<<<<

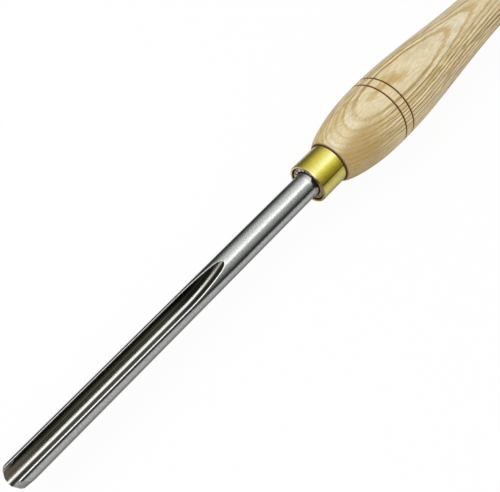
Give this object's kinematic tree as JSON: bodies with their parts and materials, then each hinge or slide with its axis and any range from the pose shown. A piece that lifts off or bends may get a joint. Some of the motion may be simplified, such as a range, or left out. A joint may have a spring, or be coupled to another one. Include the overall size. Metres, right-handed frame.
{
  "type": "bowl gouge",
  "caption": "Woodturning gouge: a round steel bar with a deep milled flute and a ground nose, set in a long turned wooden handle behind a brass ferrule.",
  "frame": {"origin": "on the axis of the bar, in the plane of the ferrule's front face", "axes": "the bar's axis is X: -X points out past the nose and +X to the butt of the handle; +Z is the side that the flute opens to; +Y completes a right-handed frame"},
  "size_m": [0.6605, 0.0456, 0.0456],
  "materials": {
    "tool_steel": "satin ground bar with a bright flute and bevel",
    "brass": "turned and polished",
    "ash_wood": "clear lacquer over open grain, two burnt rings",
    "cured_adhesive": "cured, dull"
  },
  "bodies": {
    "root": {"fluted_blade": "tool_steel", "brass_ferrule": "brass", "ash_handle": "ash_wood", "shank_bond": "cured_adhesive"}
  },
  "joints": []
}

>>>>

**What you need to do**:
Output every line above without altering anything.

**Result for this exercise**:
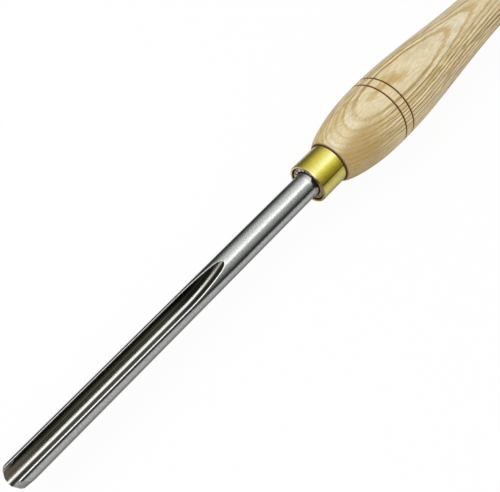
Give this object's kinematic tree as JSON: bodies with their parts and materials, then each hinge or slide with its axis and any range from the pose shown. A piece that lifts off or bends may get a joint. Some of the motion may be simplified, such as a range, or left out. A joint may have a spring, or be coupled to another one. Include the overall size. Metres, right-handed frame.
{
  "type": "bowl gouge",
  "caption": "Woodturning gouge: a round steel bar with a deep milled flute and a ground nose, set in a long turned wooden handle behind a brass ferrule.",
  "frame": {"origin": "on the axis of the bar, in the plane of the ferrule's front face", "axes": "the bar's axis is X: -X points out past the nose and +X to the butt of the handle; +Z is the side that the flute opens to; +Y completes a right-handed frame"},
  "size_m": [0.6605, 0.0456, 0.0456],
  "materials": {
    "tool_steel": "satin ground bar with a bright flute and bevel",
    "brass": "turned and polished",
    "ash_wood": "clear lacquer over open grain, two burnt rings",
    "cured_adhesive": "cured, dull"
  },
  "bodies": {
    "root": {"fluted_blade": "tool_steel", "brass_ferrule": "brass", "ash_handle": "ash_wood", "shank_bond": "cured_adhesive"}
  },
  "joints": []
}